The scenes inside the psychological ward at Bellevue are incredible; I wonder whether Yates had any experience of being inside one himself. The characters are brilliantly realised, their delusions and inability to understand that they are not sane, expertly described. I was just blown away. I love how Yates can just express the secret fears, the banality and entrapment of everyday life. Most of us accept that life cannot be all we dream; we find happiness anyway. But for those, like John, who can’t cope with the reality of life, their outlook is bleak. For what can you do when you can’t live with the life you have made? What do you do when nothing fills the ache, the void inside of your soul that tells you there is more out there, without knowing how to find it? How do you hold onto your sanity when all seems hopeless?

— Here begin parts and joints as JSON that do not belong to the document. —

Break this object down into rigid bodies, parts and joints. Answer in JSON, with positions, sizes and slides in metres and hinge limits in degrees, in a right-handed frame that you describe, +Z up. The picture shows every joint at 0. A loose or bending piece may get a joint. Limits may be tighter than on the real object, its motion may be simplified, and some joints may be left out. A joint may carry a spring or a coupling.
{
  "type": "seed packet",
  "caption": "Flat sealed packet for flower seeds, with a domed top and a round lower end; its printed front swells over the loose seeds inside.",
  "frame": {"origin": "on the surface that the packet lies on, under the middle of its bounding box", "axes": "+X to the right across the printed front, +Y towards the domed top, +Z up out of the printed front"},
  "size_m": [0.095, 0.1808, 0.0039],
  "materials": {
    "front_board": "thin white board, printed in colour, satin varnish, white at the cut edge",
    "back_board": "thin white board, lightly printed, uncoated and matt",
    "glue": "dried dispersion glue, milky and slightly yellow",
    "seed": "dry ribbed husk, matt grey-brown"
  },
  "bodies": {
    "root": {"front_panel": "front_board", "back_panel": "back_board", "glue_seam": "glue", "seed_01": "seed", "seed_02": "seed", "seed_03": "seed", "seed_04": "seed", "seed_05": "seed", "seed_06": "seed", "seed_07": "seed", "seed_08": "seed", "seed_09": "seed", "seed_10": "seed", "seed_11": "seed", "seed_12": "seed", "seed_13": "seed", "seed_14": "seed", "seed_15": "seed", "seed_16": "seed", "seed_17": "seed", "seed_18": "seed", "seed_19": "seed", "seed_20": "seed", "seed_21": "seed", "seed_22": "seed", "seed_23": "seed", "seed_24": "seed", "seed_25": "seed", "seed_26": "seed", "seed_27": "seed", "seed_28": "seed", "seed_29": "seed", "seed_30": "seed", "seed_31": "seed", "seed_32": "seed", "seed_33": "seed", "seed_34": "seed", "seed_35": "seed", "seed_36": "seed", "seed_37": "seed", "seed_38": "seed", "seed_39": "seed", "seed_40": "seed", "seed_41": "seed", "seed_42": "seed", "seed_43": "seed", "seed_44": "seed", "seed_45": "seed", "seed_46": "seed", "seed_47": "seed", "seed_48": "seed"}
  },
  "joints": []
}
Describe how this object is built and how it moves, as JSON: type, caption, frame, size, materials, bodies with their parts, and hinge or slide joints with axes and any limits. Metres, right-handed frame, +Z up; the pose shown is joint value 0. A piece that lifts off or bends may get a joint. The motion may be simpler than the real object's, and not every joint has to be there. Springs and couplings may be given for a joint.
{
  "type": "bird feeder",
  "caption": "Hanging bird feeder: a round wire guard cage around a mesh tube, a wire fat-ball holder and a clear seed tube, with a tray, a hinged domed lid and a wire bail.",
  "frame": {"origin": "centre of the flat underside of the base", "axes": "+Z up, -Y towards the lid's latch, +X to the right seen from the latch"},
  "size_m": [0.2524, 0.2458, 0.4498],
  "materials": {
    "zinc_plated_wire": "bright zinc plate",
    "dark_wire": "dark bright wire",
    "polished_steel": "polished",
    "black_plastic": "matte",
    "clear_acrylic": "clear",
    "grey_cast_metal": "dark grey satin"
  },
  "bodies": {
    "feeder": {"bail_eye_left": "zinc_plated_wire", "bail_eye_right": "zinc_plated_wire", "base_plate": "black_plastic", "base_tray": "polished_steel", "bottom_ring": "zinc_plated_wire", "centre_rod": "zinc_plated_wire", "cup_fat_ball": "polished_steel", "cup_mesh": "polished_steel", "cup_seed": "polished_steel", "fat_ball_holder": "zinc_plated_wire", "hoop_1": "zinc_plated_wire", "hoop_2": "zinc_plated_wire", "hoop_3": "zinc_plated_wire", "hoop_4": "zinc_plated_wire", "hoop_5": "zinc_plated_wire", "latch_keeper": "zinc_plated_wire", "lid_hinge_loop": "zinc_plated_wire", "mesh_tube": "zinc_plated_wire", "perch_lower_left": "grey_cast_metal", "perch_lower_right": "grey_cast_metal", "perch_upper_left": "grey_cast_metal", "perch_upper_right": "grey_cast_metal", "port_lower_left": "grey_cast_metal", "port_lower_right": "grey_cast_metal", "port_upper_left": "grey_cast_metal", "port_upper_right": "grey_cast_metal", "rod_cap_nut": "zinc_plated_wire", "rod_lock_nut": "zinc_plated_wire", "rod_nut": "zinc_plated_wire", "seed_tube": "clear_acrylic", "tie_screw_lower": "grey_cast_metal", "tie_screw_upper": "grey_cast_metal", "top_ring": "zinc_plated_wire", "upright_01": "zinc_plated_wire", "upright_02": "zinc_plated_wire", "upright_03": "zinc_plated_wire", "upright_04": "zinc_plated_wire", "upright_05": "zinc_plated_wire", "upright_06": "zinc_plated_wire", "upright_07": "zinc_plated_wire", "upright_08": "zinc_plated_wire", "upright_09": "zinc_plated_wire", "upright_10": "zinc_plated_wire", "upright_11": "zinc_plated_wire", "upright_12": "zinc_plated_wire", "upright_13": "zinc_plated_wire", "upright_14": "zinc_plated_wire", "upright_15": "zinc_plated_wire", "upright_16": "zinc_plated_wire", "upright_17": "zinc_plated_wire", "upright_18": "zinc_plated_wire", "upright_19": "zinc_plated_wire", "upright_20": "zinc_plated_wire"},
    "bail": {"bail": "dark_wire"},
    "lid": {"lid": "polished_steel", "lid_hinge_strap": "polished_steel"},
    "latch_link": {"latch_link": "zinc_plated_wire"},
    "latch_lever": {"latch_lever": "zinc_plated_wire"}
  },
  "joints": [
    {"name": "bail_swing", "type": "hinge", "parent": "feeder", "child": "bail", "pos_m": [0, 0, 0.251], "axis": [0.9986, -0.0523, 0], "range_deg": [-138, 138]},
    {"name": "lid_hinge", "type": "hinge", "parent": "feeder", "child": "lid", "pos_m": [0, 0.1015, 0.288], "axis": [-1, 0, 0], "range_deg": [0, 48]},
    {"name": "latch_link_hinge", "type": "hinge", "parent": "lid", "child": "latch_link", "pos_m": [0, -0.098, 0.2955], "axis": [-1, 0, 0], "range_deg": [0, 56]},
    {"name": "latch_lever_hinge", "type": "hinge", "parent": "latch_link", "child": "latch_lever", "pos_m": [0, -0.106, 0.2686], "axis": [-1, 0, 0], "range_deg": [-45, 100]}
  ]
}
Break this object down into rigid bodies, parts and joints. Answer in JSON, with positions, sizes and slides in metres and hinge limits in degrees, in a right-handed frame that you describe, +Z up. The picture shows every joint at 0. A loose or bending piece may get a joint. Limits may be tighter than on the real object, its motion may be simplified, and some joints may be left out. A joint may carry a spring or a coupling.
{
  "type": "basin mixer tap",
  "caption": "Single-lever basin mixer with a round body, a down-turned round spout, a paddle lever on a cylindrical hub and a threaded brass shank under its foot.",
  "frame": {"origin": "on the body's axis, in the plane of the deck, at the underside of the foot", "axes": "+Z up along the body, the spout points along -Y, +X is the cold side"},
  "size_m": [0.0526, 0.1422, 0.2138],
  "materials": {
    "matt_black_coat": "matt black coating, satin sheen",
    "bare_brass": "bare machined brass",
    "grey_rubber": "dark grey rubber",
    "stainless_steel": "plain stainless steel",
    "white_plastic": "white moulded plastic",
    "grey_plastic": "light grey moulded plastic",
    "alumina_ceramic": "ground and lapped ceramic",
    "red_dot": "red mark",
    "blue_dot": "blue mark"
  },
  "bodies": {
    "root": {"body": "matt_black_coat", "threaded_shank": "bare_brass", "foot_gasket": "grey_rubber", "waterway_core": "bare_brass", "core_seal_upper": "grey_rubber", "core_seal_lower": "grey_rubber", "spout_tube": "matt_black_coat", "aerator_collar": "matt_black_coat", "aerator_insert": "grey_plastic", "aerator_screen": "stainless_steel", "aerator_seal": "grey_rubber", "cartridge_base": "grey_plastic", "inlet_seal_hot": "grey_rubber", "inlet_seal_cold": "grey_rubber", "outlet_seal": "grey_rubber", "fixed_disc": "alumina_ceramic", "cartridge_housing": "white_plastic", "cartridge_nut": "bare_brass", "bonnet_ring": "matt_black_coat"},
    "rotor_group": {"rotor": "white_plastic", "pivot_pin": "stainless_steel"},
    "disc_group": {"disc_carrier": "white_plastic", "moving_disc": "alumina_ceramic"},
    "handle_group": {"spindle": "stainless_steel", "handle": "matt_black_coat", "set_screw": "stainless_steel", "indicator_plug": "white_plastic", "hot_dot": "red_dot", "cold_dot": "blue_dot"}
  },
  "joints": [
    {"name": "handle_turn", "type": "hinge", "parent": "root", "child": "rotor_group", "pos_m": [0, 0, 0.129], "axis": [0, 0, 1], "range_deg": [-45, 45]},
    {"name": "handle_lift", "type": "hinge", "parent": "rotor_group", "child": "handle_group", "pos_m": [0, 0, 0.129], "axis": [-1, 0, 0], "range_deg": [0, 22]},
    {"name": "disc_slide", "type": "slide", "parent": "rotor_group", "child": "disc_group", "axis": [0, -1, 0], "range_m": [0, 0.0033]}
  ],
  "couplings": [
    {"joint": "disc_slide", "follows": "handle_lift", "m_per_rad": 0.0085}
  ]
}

Sounds depressing, but it’s not, because there is hope in this novel as much as there is despair. It’s a wonderful exploration of the promise of the American Dream; of how a generation were told life would be light, bright, sparkling; the images of smiling, beautiful people in advertisements with shiny new appliances and big, flashy cars telling them that if they made enough money, if they bought the right products, if they wore the right clothes, all would be happy, serene, perfect, forever. John Wilder was a victim of that Dream. The day he woke up and realised the Dream would never come true, he lost his sanity. However, his wife, his friends, his colleagues, his girls; they all grasp the life they can have with both hands, and find happiness where they can. They make the best of what they have, and they enjoy life, as it is. But John wants it all, and that is his downfall; he can’t live an ordinary life. He wants the magic he was promised as a child, and he can’t accept that it was all just an illusion.